How Can I Track My Inventory at an Ecommerce Fulfillment Center?
The best way to track inventory at an ecommerce fulfillment center is to create a unified inventory view that shows what is available, where it is located, and how that inventory connects to each sales channel. That means tracking inventory across internal warehouses, fulfillment centers, 3PLs, marketplace fulfillment programs, and supplier locations instead of relying on disconnected spreadsheets. The webinar emphasized that businesses need to “accurately represent” what they have and know where it is located so they can get products to customers quickly.
How Can I Connect My Inventory to My Supplier?
You can connect supplier inventory through several methods, depending on what the supplier supports. The webinar discussed low-tech and advanced options, including automated Excel or CSV files, Google Sheets, email updates, FTP servers, APIs, EDI, and direct connections to ecommerce storefronts such as Shopify, BigCommerce, or Magento. The key is to ask suppliers how they share inventory today, then use a system that can automate that data flow instead of manually copying supplier inventory into spreadsheets.
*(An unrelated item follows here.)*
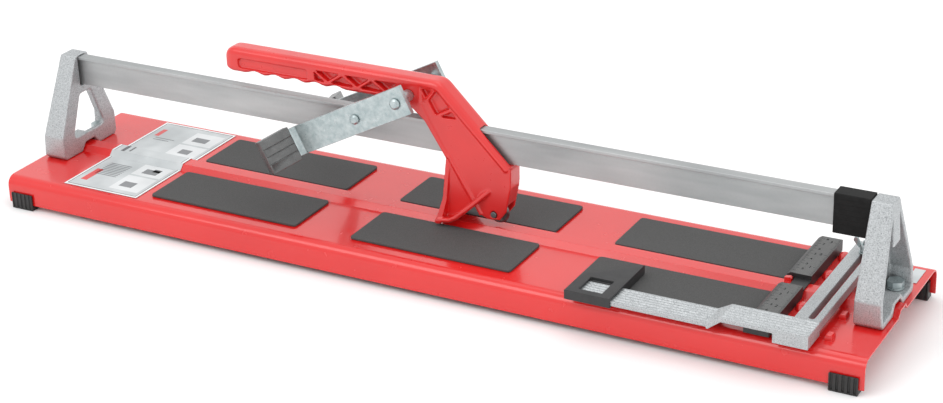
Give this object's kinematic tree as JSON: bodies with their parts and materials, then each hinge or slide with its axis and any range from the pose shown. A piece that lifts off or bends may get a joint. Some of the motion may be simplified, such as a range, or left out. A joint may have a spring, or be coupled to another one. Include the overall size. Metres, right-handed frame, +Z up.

What Is Ecommerce Order Routing?
Ecommerce order routing is the process of deciding where an order is fulfilled from after a customer buys. In a simple operation, every order may go to one warehouse. In a more complex or hybrid fulfillment model, the best fulfillment source may depend on inventory availability, shipping speed, cost, margin, customer location, warehouse priority, vendor fallback rules, or whether the order should be split. The webinar described intelligent order routing as treating each order like its own use case, so businesses can automate the best fulfillment decision without manually reviewing every order.